Après les deux premiers tomes du « Théâtre des Opérations », essais métaphysiques tenant aussi bien du journal intime que de l‘essai religieux ou géopolitique, Maurice Dantec, certainement le plus illustre écrivain rebelle francophile de notre époque semble se réconcilier avec ses premiers amours, la science fiction, ou plus précisément l’univers cyber punk, délaissé depuis « Babylon Babies ». Cet opus constitue le premier tome d’une trilogie intitulée « Liber Mundi », au ton bien plus mystique et prophétique qu’auparavant, avant le 11 septembre 2001, qui est selon l’auteur, « le dernier jour du monde tel que nous l’avons connu ».

L’inspecteur Kernal, du SD de Créteil, débute sa narration par sa propre fin, par la fin du monde, sa déconstruction en commencement, pour ensuite revenir dix années auparavant, sur ses débuts dans le service de police. Débuts fastidieux, puisqu’il s’agit de la découverte d’un corps d’enfant dans une zone industrielle, le début d’une série de meurtres, évidemment l’œuvre d’un serial killer. Une entrée en matière très classique, c’est du moins l’impression que confèrent les premières pages de l’œuvre… En effet, ayant lu les œuvres antérieures, on s’attendait à retrouver un Dantec écrivant un cyber polar punk, énergique, intelligent, et… lisible ??? 

Soyons francs, Dantec délire purement et simplement, la construction de l’œuvre est carrément anarchique, on passe du coq à l’âne d’une page à l’autre, sans la moindre transition, à croire (et même si cela le rendra fou furieux si jamais il vient à lire ceci) qu’il a un peu trop abusé des buvards et autres douceurs… La narration à la première personne de Kernal passe instantanément des éléments de l’affaire en cours à un essai sur la Kabbale Juive, ou encore à un traité scientifique sur l’ADN d’un point de vue mystique qu’il m’aura fallu relire à quatre reprises pour en comprendre les grandes lignes… Ajoutez à cela un trafic d’armes albanaises, le conflit des Balkans, la mafia corse, les terroristes islamiques, la police politique algérienne et divers digressions aussi bien sur tes thèmes théologique que métaphysiques sous coke pure non coupée ! 

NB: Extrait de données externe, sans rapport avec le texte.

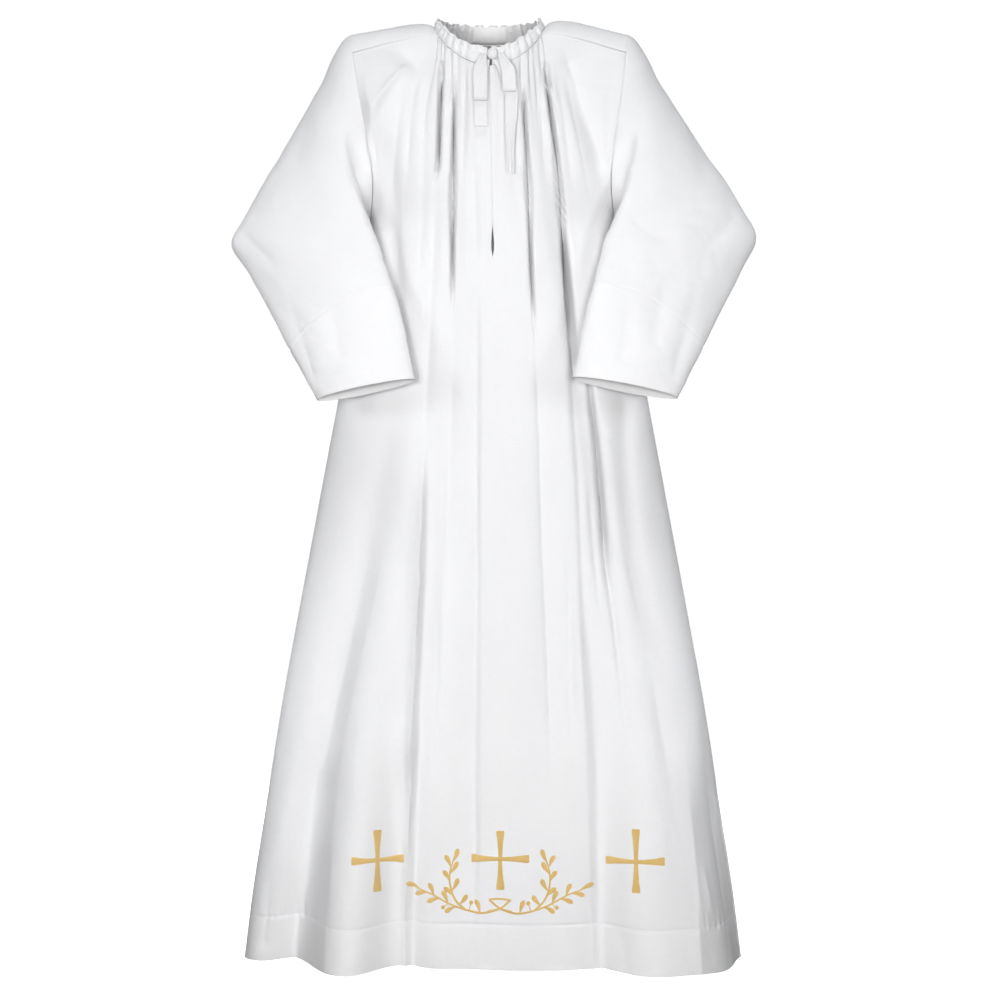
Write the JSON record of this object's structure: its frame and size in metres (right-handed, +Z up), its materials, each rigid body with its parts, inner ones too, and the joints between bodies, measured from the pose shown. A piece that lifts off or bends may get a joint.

Mais personnellement, j’ai pris un très grand plaisir de drogué à lire cette œuvre avant-gardiste… Son côté prophétique a eu le mérite de me donner la chair de poule, son univers post-industriel et pré apocalyptique m’a totalement sidéré au-delà des digressions délirantes sur des thèmes vraiment trop pointus pour le lecteur de base. L’impression de malsaine fut pour moi la même que son dernier volume purement métaphysique, « American Black Box », d’abord une béatitude crétine, un sentiment de se sentir ignare et totalement abruti, puis lorsque l’on en comprend (très partiellement, hein) l’essence, le mysticisme et les grandes lignes, un profond sentiment de malaise vient s’emparer de vous.

Lire Dantec et l’apprécier n’est pas indivisible de le comprendre en tout points, car peu sont à même de le comprendre parfaitement, mais le personnage séduit en tant que chef de file d’un nouveau mouvement rebelle du langage, du genre, de la littérature en général, et pour cela, je me dois de le saluer.
Stryg.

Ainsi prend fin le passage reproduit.